From these allegations it clearly appears that at the time the decree was entered or injunction granted, a contract had been made for delivery of the fish to the Sun Harbor Packing Company and that delivery had been and was being made in compliance therewith; that the judgment reciting that defendant be restrained from delivering to Sun Harbor Packing Company or to anyone other than Westgate Sea Products Co. is but another means of stating that defendant must cease delivering to Sun Harbor Packing Company and must deliver fish to Westgate Sea Products Co. The result and effect of the decree is not only mandatory in character but compels the performance of a substantive act and also contemplates a change in the relative position or rights of the parties which existed at the time the decree was entered. The terms of the decree under consideration being mandatory in effect, the perfection of the appeal operated to automatically stay proceedings in the lower court in reference thereto and the trial court was and is without jurisdiction to compel obedience to that portion of the decree. (Feinberg v.

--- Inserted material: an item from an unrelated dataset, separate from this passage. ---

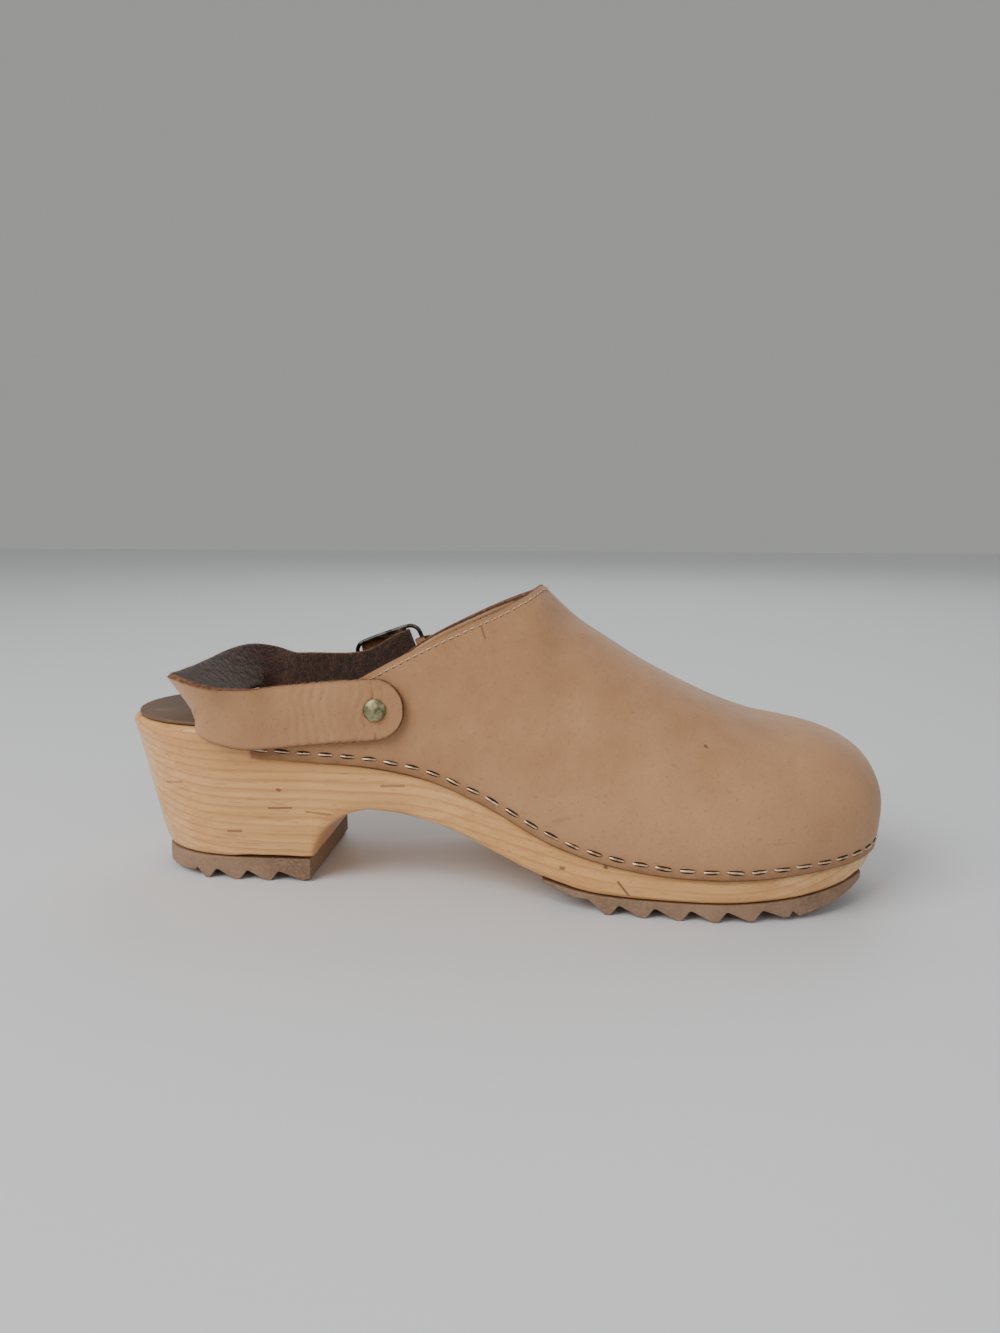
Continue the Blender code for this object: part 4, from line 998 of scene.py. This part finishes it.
def fibreTree():
    tree = Tree("fibresOnFaces", [("Item", "Object"), ("Density", "Float"), ("Lean", "Float"),
                                  ("Seed", "Int"), ("Material", "Material")])
    where = tree.node("GeometryNodeInputNamedAttribute", {"data_type": "FLOAT"}, {"Name": "nap"})
    dense = tree.node("ShaderNodeMath", {"operation": "MULTIPLY"},
                      {0: where.outputs[0], 1: tree.given("Density")})
    spots = tree.node("GeometryNodeDistributePointsOnFaces", None,
                      {0: tree.given("Geometry"), "Density": dense.outputs[0], "Seed": tree.given("Seed")})
    lean = tree.node("FunctionNodeRandomValue", {"data_type": "FLOAT_VECTOR"},
                     {0: (-1.0, -1.0, -3.14), 1: (1.0, 1.0, 3.14), "Seed": tree.given("Seed")})
    scaled = tree.node("ShaderNodeVectorMath", {"operation": "SCALE"},
                       {0: lean.outputs[0], "Scale": tree.given("Lean")})
    asRotation = tree.node("FunctionNodeEulerToRotation", None, {0: scaled.outputs[0]})
    turned = tree.node("FunctionNodeRotateRotation", {"rotation_space": "LOCAL"},
                       {0: spots.outputs["Rotation"], 1: asRotation.outputs[0]})
    size = tree.node("FunctionNodeRandomValue", {"data_type": "FLOAT"},
                     {2: 0.35, 3: 1.0, "Seed": tree.given("Seed")})
    info = tree.node("GeometryNodeObjectInfo", None, {"Object": tree.given("Item")})
    spread = tree.node("GeometryNodeInstanceOnPoints", None,
                       {"Points": spots.outputs[0], "Instance": info.outputs["Geometry"],
                        "Rotation": turned.outputs[0], "Scale": size.outputs[1]})
    return tree.close(spread.outputs[0])


def fibrePaint():
    paint = Paint("fibre", suede["fibre"], 0.9)
    tone = paint.noise(600, 2, 0.5)
    paint.set("Base Color", paint.mix(paint.between(tone, 0.35, 0.65), suede["mid"], suede["fibre"]))
    return paint.material


paints["fibre"] = fibrePaint()
onFaces = fibreTree()


def fibreItem():  # a bent three-sided hair
    s = fibre
    shape = bmesh.new()
    rings = []
    for share, bend in ((0.0, 0.0), (0.55, 0.10), (1.0, 0.34)):
        radius = s["width"] / 2 * (1 - 0.7 * share)
        centre = Vector((bend * s["length"], 0, share * s["length"]))
        rings.append([shape.verts.new(centre + Vector((math.cos(a), math.sin(a), 0)) * radius)
                      for a in (2 * math.pi * k / 3 for k in range(3))])
    for low, high in zip(rings, rings[1:]):
        for k in range(3):
            shape.faces.new((low[k], low[(k + 1) % 3], high[(k + 1) % 3], high[k]))
    shape.faces.new(rings[-1])
    return shape


def fibresOn(piece, name):
    s = fibre
    base = piece.data.copy()
    layer = base.attributes.new("nap", "FLOAT", "FACE")
    shares = {edgeSlot: s["edgeShare"], fleshSlot: s["fleshShare"], grainSlot: 0.0}
    layer.data.foreach_set("value", [shares[f.material_index] for f in base.polygons])
    holder = bpy.data.objects.new(name, base)
    bpy.context.scene.collection.objects.link(holder)
    item = objectFrom(name + "Item", fibreItem(), [])
    withTree(holder, onFaces, {"Item": item, "Density": s["density"], "Lean": s["lean"],
                               "Seed": s["seed"], "Material": paints["fibre"]})
    bpy.data.objects.remove(item)
    finish(holder, None)
    print(name, len(holder.data.polygons))


fibresOn(strapPiece, "strapFibres")
fibresOn(tabPiece, "tabFibres")
print("fibres made")


# Floor, light and camera

stageSet = {
    "floor": rgb(226, 228, 232), "floorSize": 4.0,
    "world": (0.62, 0.62, 0.60, 1.0), "worldStrength": 0.55,
    "key": {"at": (-0.75, -0.75, 0.95), "aim": (0.0, 0.0, 0.04), "size": 0.9, "power": 16.0,
            "tint": (1.0, 0.98, 0.95)},
    "fill": {"at": (0.9, -0.9, 0.6), "aim": (0.0, 0.0, 0.05), "size": 1.2, "power": 3.0,
             "tint": (0.95, 0.97, 1.0)},
    "back": {"at": (0.1, 0.9, 0.9), "aim": (0.0, 0.0, 0.05), "size": 1.0, "power": 4.0,
             "tint": (1.0, 1.0, 1.0)},
}


def floorAndLight():
    s = stageSet
    half = s["floorSize"] / 2
    mesh = bpy.data.meshes.new("floor")
    corners = [(-half, -half, 0), (half, -half, 0), (half, half, 0), (-half, half, 0)]
    mesh.from_pydata(corners, [], [(0, 1, 2, 3)])
    floor = bpy.data.objects.new("floor", mesh)
    bpy.context.scene.collection.objects.link(floor)
    paint = Paint("floorPaint", s["floor"], 0.5)
    paint.bump(paint.noise(1.0, 3, 0.6, stretch=(40, 500, 1)), 0.06 * mm)
    mesh.materials.append(paint.material)
    for name in ("key", "fill", "back"):
        light = bpy.data.lights.new(name, "AREA")
        light.size = s[name]["size"]
        light.energy = s[name]["power"]
        light.color = s[name]["tint"]
        lamp = bpy.data.objects.new(name, light)
        lamp.location = s[name]["at"]
        aim = Vector(s[name]["aim"]) - Vector(s[name]["at"])
        lamp.rotation_euler = aim.to_track_quat("-Z", "Y").to_euler()
        bpy.context.scene.collection.objects.link(lamp)
    world = bpy.context.scene.world or bpy.data.worlds.new("room")
    bpy.context.scene.world = world
    world.use_nodes = True
    sky = world.node_tree.nodes["Background"]
    sky.inputs[0].default_value = s["world"]
    sky.inputs[1].default_value = s["worldStrength"]


cameraSet = {"at": (34.0, -347.6, 132.9), "look": (-0.0965, 0.9807, -0.1700),
             "lens": 27.09, "sensor": 36.0, "nearest": 0.01}


def camera():
    s = cameraSet
    data = bpy.data.cameras.new("camera")
    data.lens = s["lens"]
    data.sensor_width = s["sensor"]
    data.clip_start = s["nearest"]
    made = bpy.data.objects.new("camera", data)
    made.location = place(*s["at"])
    made.rotation_euler = Vector(s["look"]).to_track_quat("-Z", "Y").to_euler()
    bpy.context.scene.collection.objects.link(made)
    bpy.context.scene.camera = made


floorAndLight()
camera()
print("stage set")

One Doe Co., 14 Cal. 2d 24 [92 P.2d 640]; Food & Grocery Bureau v. Garfield, 18 Cal. 2d 174 [114 P.2d 579]; Smith v. Smith, 18 Cal. 2d 462 [116 P.2d 3]; Pomin v. Superior Court, supra; Clute v. Superior Court, supra; Ohaver v. Fenech, 206 Cal. 118 [273 P. 555]; Schwarz v. Superior Court, 111 Cal. 106, 113 [43 P. 580]; Byington v. Superior Court, supra.)
Writ granted as prayed for in the petition.
Barnard, P. J., and Marks, J., concurred.